[Haskell-cafe] Why instances can't be hidden (was: non-total operator precedence order)

Brian Hulley brianh at metamilk.com
Sat Nov 11 11:19:59 EST 2006

Benjamin Franksen wrote:
> Henning Thielemann wrote:
>> On Fri, 10 Nov 2006, Benjamin Franksen wrote:
>>> Although one could view this as a bug in the offending module it
>>> makes me somewhat uneasy that one additional import can have such a
>>> drastic effect on the code in a module /even if you don't use
>>> anything from that module/.
>> It's the same as with instance declarations, isn't it? I don't want
>> to defend the problems arising with todays anonymous instance
>> declarations,
> Right. However, with instances I can imagine solutions that avoid
> naming them, that is, I could imagine to write something like
>  select instance C T1 T2 ... Tn from module M
> or
>  import M hiding (instance C T1 T2 ... Tn, ....)
> Such a feature could prove extremely useful in practice.
> Disclaimer: I am almost sure that there is something I have
> overlooked that makes such a simple solution impossible, otherwise it
> would have been proposed and implemented long ago...
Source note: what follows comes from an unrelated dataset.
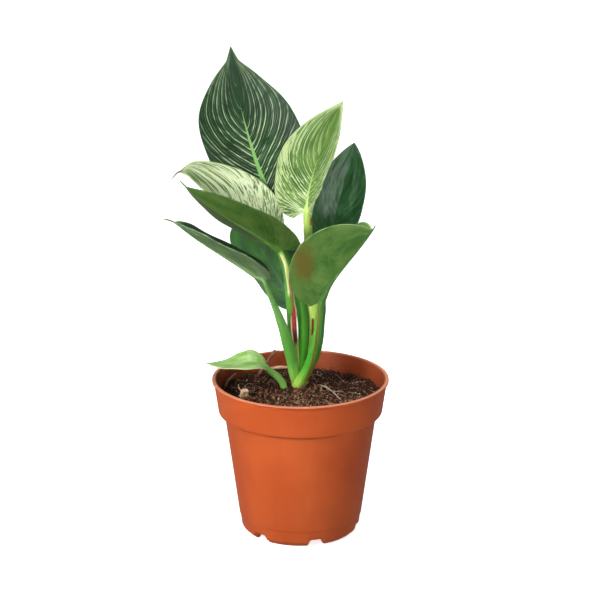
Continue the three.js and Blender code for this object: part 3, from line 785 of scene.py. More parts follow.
def makeBlade(leaf):
    length = midribLength(leaf)
    mesh = bmesh.new()
    uvLayer = mesh.loops.layers.uv.new("leafMap")
    layers = {name: mesh.verts.layers.float.new(name)
              for name in ("across", "margin", "along", "vein", "spread")}
    groupLayer = mesh.verts.layers.deform.verify()
    bmesh.ops.create_grid(mesh, x_segments=2 * blade["columns"], y_segments=blade["rows"], size=1)
    mesh.verts.index_update()
    places = [(math.copysign(abs(vert.co.x) ** blade["crowd"], vert.co.x), (vert.co.y + 1) / 2)
              for vert in mesh.verts]
    for face in mesh.faces:
        for loop in face.loops:
            u, v = places[loop.vert.index]
            loop[uvLayer].uv = (0.5 + 0.5 * u, v)
    for vert, (u, v) in zip(mesh.verts, places):
        width = relativeWidth(leaf, v) * leaf["halfWidth"]
        vert[layers["across"]] = width * abs(u)
        vert[layers["margin"]] = width * (1 - abs(u))
        vert[layers["along"]] = bladeAlong(leaf, u, v)
        vert[layers["vein"]] = veinStart(leaf, u, v) * length
        vert[groupLayer][0] = 1 - (1 - blade["edge"]) * abs(u) ** 2
        vert.co = bladePoint(leaf, u, v) * mm
    for vert in mesh.verts:
        slopes = [0, 0]  # across the blade and along it
        for edge in vert.link_edges:
            other = edge.other_vert(vert)
            lengthwise = int(places[other.index][1] != places[vert.index][1])
            rise = abs(other[layers["vein"]] - vert[layers["vein"]])
            slope = rise / max((other.co - vert.co).length / mm, 0.02)
            slopes[lengthwise] = max(slopes[lengthwise], slope)
        vert[layers["spread"]] = min(max(math.hypot(*slopes), 0.35), 8)
    mesh.normal_update()
    for vert, (u, v) in zip(mesh.verts, places):  # the margin waves a little
        wave = math.sin(math.tau * blade["waves"] * v + 3 * u + leaf["phase"])
        height = blade["marginWave"] * abs(u) ** 3 * wave
        vert.co += vert.normal * height * math.sin(math.pi * v) * mm
    bmesh.ops.remove_doubles(mesh, verts=mesh.verts, dist=2e-6)
    piece = finishPiece("blade" + leaf["title"], mesh,
                        [leafUpper(leaf), leafUnder(leaf), leafEdge(leaf)],
                        ["blade_" + leaf["title"].lower()])
    piece.vertex_groups.new(name="thickness")
    wall = addWall(piece, "bladeThickness", blade["thickness"])
    wall.vertex_group = "thickness"
    wall.material_offset = 1
    wall.material_offset_rim = 2
    return piece


stalk = {
    "sides": 24, "ridges": 0.035, "ridgeCount": 5, "steps": 7,
    "ribRows": 44, "ribEnd": 0.96, "ribTip": 0.22,  # the rib that runs on under the blade
    "ribSink": 0.8, "ribTaper": 2.5,  # how deep it is let in, and how fast it thins
}
usualMark = {"lean": 0, "strength": 1}  # what a mark on a stalk has where it says nothing


def streakedStrip(add, uvMap, stretch):
    # a strip's own map, its parts across and along, and fine lengthwise streaks
    uv = add("UVMap", {"uv_map": uvMap})
    parts = add("SeparateXYZ", {0: uv}).outputs
    stretched = add("Mapping", {"Scale": stretch, "Vector": uv})
    return parts["X"], parts["Y"], add("TexNoise", {"Scale": 1, "Detail": 3, "Vector": stretched})


def stalkMaterial(leaf):
    # smooth living stalk: bright satin green, fine lengthwise streaks, colours up its length
    look = leaf["stalkLook"]
    material, shader, add = newMaterial("leafStalk" + leaf["title"], 0.36, 1.42, 0.3)
    turn, height, streaks = streakedStrip(add, "tubeMap", (22, 4, 1))
    share = add("Math", {"operation": "MULTIPLY", 0: height, 1: 0.5})
    colour = add("ValToRGB", {"stops": look["along"], "Fac": share})
    amount = add("MapRange", {"From Min": 0.35, "From Max": 0.7, "To Max": 0.45, "Value": streaks})
    onStalk = add("MapRange", {"From Min": 0.55, "From Max": 0.48, "Value": share})
    kept = add("Math", {"operation": "MULTIPLY", 0: amount, 1: onStalk})
    colour = add("Mix", {"data_type": "RGBA", 0: kept, 6: colour, 7: look["streak"]})
    for mark in look.get("marks", ()):
        # a coloured line or spot: turn is where it lies round the stalk, 0.5 being the front, and
        # lean is how far it turns on the way up
        mark = {**usualMark, **mark}
        line = add("Math", {"operation": "MULTIPLY_ADD", 0: share, 1: mark["lean"],
                            2: mark["turn"] - mark["lean"] * mark["middle"]})
        fromLine = add("Math", {"operation": "SUBTRACT", 0: turn, 1: line})
        off = add("Math", {"operation": "ABSOLUTE", 0: fromLine})
        fromMiddle = add("Math", {"operation": "SUBTRACT", 0: share, 1: mark["middle"]})
        distance = add("Math", {"operation": "ABSOLUTE", 0: fromMiddle})
        narrow = add("MapRange", {"interpolation_type": "SMOOTHSTEP", "From Min": mark["width"],
                                  "From Max": 0.4 * mark["width"], "Value": off})
        held = add("MapRange", {"interpolation_type": "SMOOTHSTEP", "From Min": mark["reach"],
                                "From Max": 0.7 * mark["reach"], "To Max": mark["strength"],
                                "Value": distance})
        mask = add("Math", {"operation": "MULTIPLY", 0: narrow, 1: held})
        colour = add("Mix", {"data_type": "RGBA", 0: mask, 6: colour, 7: mark["colour"]})
    bump = add("Bump", {"Strength": 0.3, "Distance": 0.08 * mm, "Height": streaks})
    setNode(shader, {"Base Color": colour, "Normal": bump})
    return material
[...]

I think the reason you can't do this kind of thing is that within any set of 
modules that is compiled at the same time, anywhere in any of these modules, 
if you have a type T that's an instance of class C, then all occurrences of 
C T must refer to the exact same instance declaration or else things would 
get totally messed up when/if the compiler did whole program optimization.
In other words, the instances are actually properties of the type(s) 
themselves so allowing different modules to "see" different implementations 
of the instances would break the conceptual merging of modules (modulo 
renaming) that occurs at compile time.

Regards, Brian.
Logic empowers us and Love gives us purpose.
Yet still phantoms restless for eras long past,
congealed in the present in unthought forms,
strive mightily unseen to destroy us.